# [What you have to do]
The data must be returned in full and exactly as given.

# [Information provided]
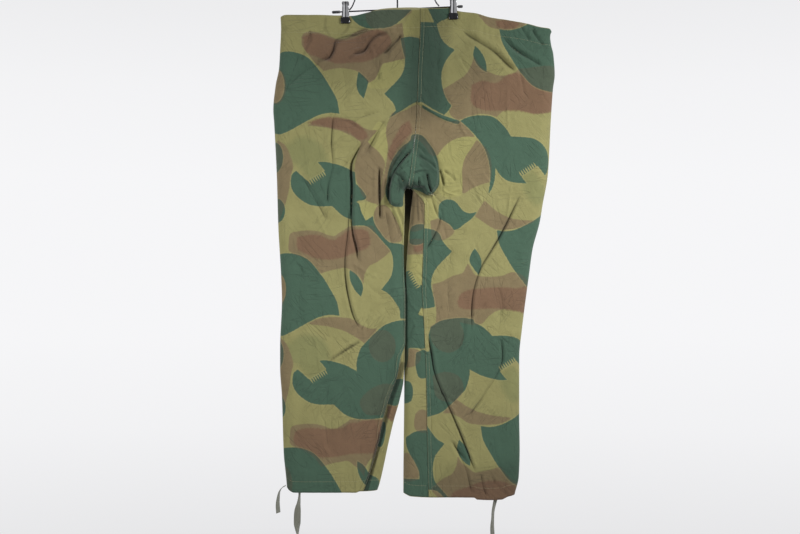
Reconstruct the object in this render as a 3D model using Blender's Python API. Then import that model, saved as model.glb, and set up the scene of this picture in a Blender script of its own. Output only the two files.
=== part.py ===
"""Drawstring overtrousers hung by two clips from a wire hanger.

Cotton overtrousers with a cased waist, felled seams and a tape through each hem.
All sizes are in millimetres: `across` from the hanger's stem towards the viewer's
right, `down` from the middle of the hanger's bar. The origin is the seat of the
hook, the front of the garment faces -Y and +Z is up.
"""

import math

import bpy
import numpy as np

MM = 0.001

# Cloth and seams
CLOTH = 1.1
TURNED = 1.0
FELL = 0.8
FELL_WIDE = 9.0
GAP = 0.3
SIDE_SEAM_BACK = 7.0
FLAT_PINCH = 3.1

# Garment
WAIST = 8.0
WAIST_CASING = 38.0
CROTCH = 393.5
GAP_RADIUS = 9.5
GAP_ACROSS = 24.0
HEM = 1060.0
HEM_CASING = 23.0
TOP_FADE = 230.0
HEM_FADE = 120.0
OUTER_ROUND = 28.0
WAIST_ROUND = 16.0
INNER_ROUND = 24.0
POUCH_HEIGHT = 13.0
POUCH_SOFT = 10.0
BAR_COVER = (-101.0, 110.0)  # the waist bows forward of the bar between these places
COVER_FADE = 62.0
COVER_DOWN = 150.0
COVER_FORWARD = 11.0
SHINS_MEET = (560.0, 860.0)  # the legs pass each other between these heights
SHINS_FADE = 90.0
SHINS_REACH = 45.0
SHINS_PART = 4.6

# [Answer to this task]
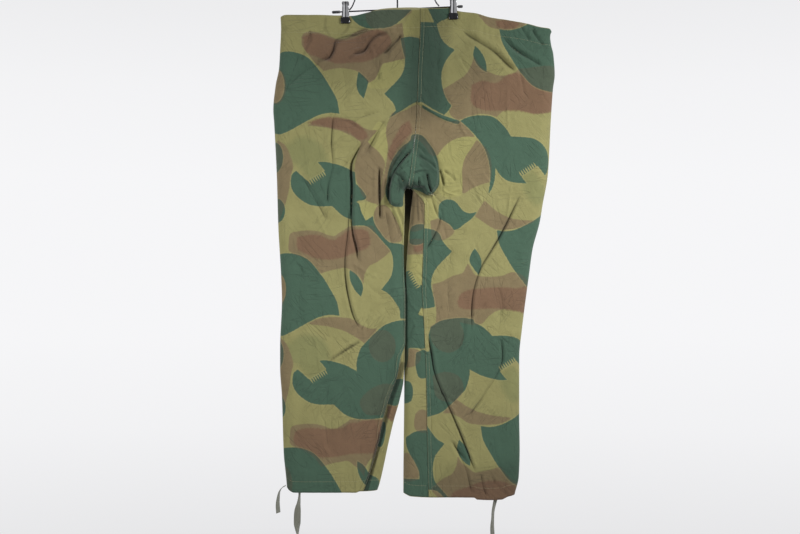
Reconstruct the object in this render as a 3D model using Blender's Python API. Then import that model, saved as model.glb, and set up the scene of this picture in a Blender script of its own. Output only the two files.
=== part.py ===
"""Drawstring overtrousers hung by two clips from a wire hanger.

Cotton overtrousers with a cased waist, felled seams and a tape through each hem.
All sizes are in millimetres: `across` from the hanger's stem towards the viewer's
right, `down` from the middle of the hanger's bar. The origin is the seat of the
hook, the front of the garment faces -Y and +Z is up.
"""

import math

import bpy
import numpy as np

MM = 0.001

# Cloth and seams
CLOTH = 1.1
TURNED = 1.0
FELL = 0.8
FELL_WIDE = 9.0
GAP = 0.3
SIDE_SEAM_BACK = 7.0
FLAT_PINCH = 3.1

# Garment
WAIST = 8.0
WAIST_CASING = 38.0
CROTCH = 393.5
GAP_RADIUS = 9.5
GAP_ACROSS = 24.0
HEM = 1060.0
HEM_CASING = 23.0
TOP_FADE = 230.0
HEM_FADE = 120.0
OUTER_ROUND = 28.0
WAIST_ROUND = 16.0
INNER_ROUND = 24.0
POUCH_HEIGHT = 13.0
POUCH_SOFT = 10.0
BAR_COVER = (-101.0, 110.0)  # the waist bows forward of the bar between these places
COVER_FADE = 62.0
COVER_DOWN = 150.0
COVER_FORWARD = 11.0
SHINS_MEET = (560.0, 860.0)  # the legs pass each other between these heights
SHINS_FADE = 90.0
SHINS_REACH = 45.0
SHINS_PART = 4.6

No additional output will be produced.